Photographers on Photographers: Hannah Altman in Conversation with Elinor Carucci
Elinor Carucci embodies her work emotionally and compositionally. For decades, she has committed to photographing herself and her family to explore ideas of motherhood, daily life, relationships, and intimacy. Her images span generations, often using her own body in relation to others to contextualize her overlapping roles: mother, daughter, granddaughter, wife, artist, human. Documenting her most intimate moments from childbirth to aging, Carucci’s world unfolds in front of us in a way that balances being both organic and orchestrated. The elaborate stories that the photographs tell of her life echo modes of Jewish storytelling, of maternal oral knowledge, of pulling from deep into the mundane to lift universal truths to light. My own work tugs at similar threads. Having developed recents projects about motherhood and Jewish ritual, I was honored to speak with Elinor about sustaining long term projects, making Jewish feminist work, and allowing for images to develop new meanings over time.
Born 1971 in Jerusalem, Israel, to a Mizrahi Jewish family of North African, Middle Eastern and Italian descent, Elinor Carucci graduated in 1995 from Bezalel Academy of Arts and Design with a degree in photography, and moved to New York that same year. In a relatively short amount of time, her work has been included in an impressive amount of solo and group exhibitions worldwide, solo shows include Edwynn Houk gallery, Fifty One Fine Art Gallery, James Hyman and Gagosian Gallery, London among others and group show include The Museum of Modern Art New York and The Photographers’ Gallery, London.
Her photographs are included in the collections of The Museum of Modern Art New York, the Brooklyn Museum of Art, Houston Museum of Fine Art, among others and her work appeared in The New York Times Magazine, The New Yorker, Details, New York Magazine, W, Aperture, ARTnews and many more publications.
She was awarded the International Center of Photography Infinity Award for Young Photographer in 2001, The Guggenheim Fellowship in 2002 and NYFA in 2010. Carucci has published two monographs to date, Closer, Chronicle Books 2002 and Diary of a dancer, SteidlMack 2005and MOTHER, Prestel 2013. In fall of 2019 Monacelli Press published her fourth monograph, Midlife.

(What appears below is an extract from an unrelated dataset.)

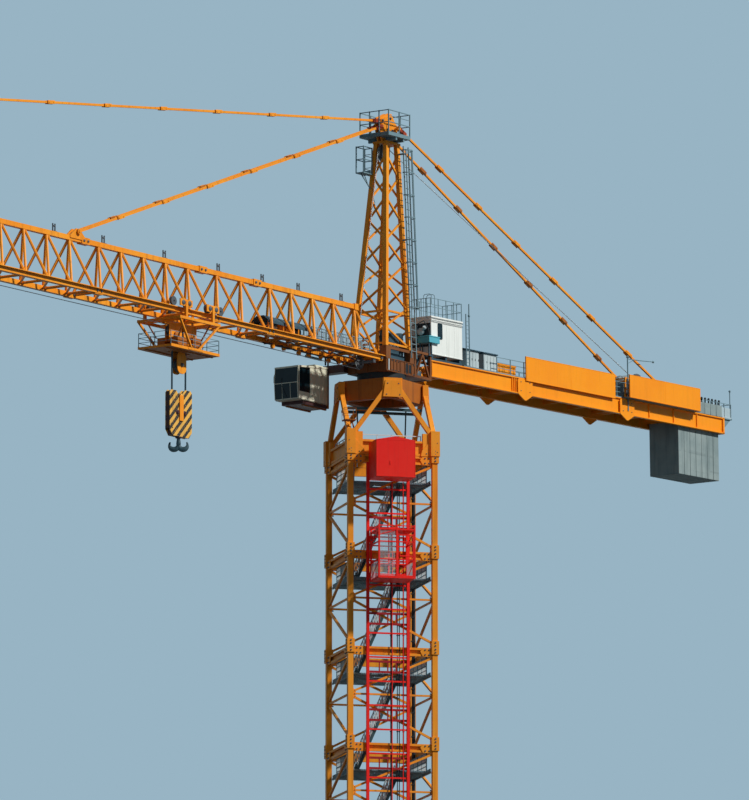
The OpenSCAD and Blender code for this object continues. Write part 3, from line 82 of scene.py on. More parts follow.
class Body(Enum):
    """The bodies of the model that a piece can ride on."""

    MAST = "mast"
    LIFT = "lift"
    UPPER = "upper_works"
    TROLLEY = "trolley"
    BLOCK = "hook_block"
    HOOK = "hook"


class Slot(Enum):
    """The material slots of the record."""

    CRANE = "crane_paint"
    LIFT = "lift_paint"
    GREY = "grey_paint"
    DARK = "dark_steel"
    ROPE = "rope_steel"
    HOUSE = "house_paint"
    CABINET = "cabinet_paint"
    CONCRETE = "concrete"
    GLASS = "cab_window"
    STRIPES = "hook_stripes"


def linear(hex_colour: str) -> tuple[float, float, float, float]:
    """Turns a written colour into the linear values that a shader takes.

    Args:
        hex_colour: six hexadecimal digits, red first.

    Returns:
        Red, green, blue and an opaque alpha.
    """
    parts = [int(hex_colour[i:i + 2], 16) / 255 for i in (0, 2, 4)]
    rgb = [c / 12.92 if c <= 0.04045 else ((c + 0.055) / 1.055) ** 2.4 for c in parts]
    return rgb[0], rgb[1], rgb[2], 1.0


def circle(count: int, radius: float = 1.0, x: float = 0.0, y: float = 0.0, start: float = 0.0) -> Pairs:
    """Spaces points evenly on a circle.

    Args:
        count: how many points.
        radius: the circle's radius.
        x: first coordinate of its middle.
        y: second coordinate of its middle.
        start: where the first point stands, in steps.

    Returns:
        The points as pairs.
    """
    turns = [math.tau * (k + start) / count for k in range(count)]
    return [(x + radius * math.cos(t), y + radius * math.sin(t)) for t in turns]


def rounded(x: float, z: float, width: float, height: float, radius: float, steps: int = 4) -> Pairs:
    """Draws a rectangle with rounded corners.

    Args:
        x: its low first coordinate.
        z: its low second coordinate.
        width: size along the first coordinate.
        height: size along the second coordinate.
        radius: radius of the corners.
        steps: straight pieces to a corner.

    Returns:
        The outline's points.
    """
    points = []
    for right, up, start in ((1, 0, -90), (1, 1, 0), (0, 1, 90), (0, 0, 180)):
        cx = x + (width - radius if right else radius)
        cz = z + (height - radius if up else radius)
        for k in range(steps + 1):
            a = math.radians(start + 90 * k / steps)
            points.append((cx + radius * math.cos(a), cz + radius * math.sin(a)))
    return points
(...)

Carucci teaches at the graduate program of Photography and Related Media at School of Visual Arts and is represented by Edwynn Houk Gallery. Follow on instagram: @elinorcarucci
Hannah Altman: I have to say, I just am a true, true fan. There are few very visibly Jewish female artists whose work that I deeply admire, so I’m super excited to chat with you.
Elinor Carucci: Thank you, Hannah! There are some photographers who are very visibly Jewish and others that you’d be surprised by. My work stems from being Jewish and Israeli, and the family and the drama, and how intimate and mixed up it all is. And so I feel that in itself is Jewish, maybe not in the obvious kind of way, but it is.
HA: I feel like I’ve been hitting a wall describing what defines Jewish work, and I’m curious if this happens to you too. In America it feels like there are very narrow entry points of what people know about Jewishness, so by default all the work ends up being read in relation to Israel, or to Christianity, or the Holocaust. This feels very limiting to me, like I am expected to be making work about only these important but limited entry points.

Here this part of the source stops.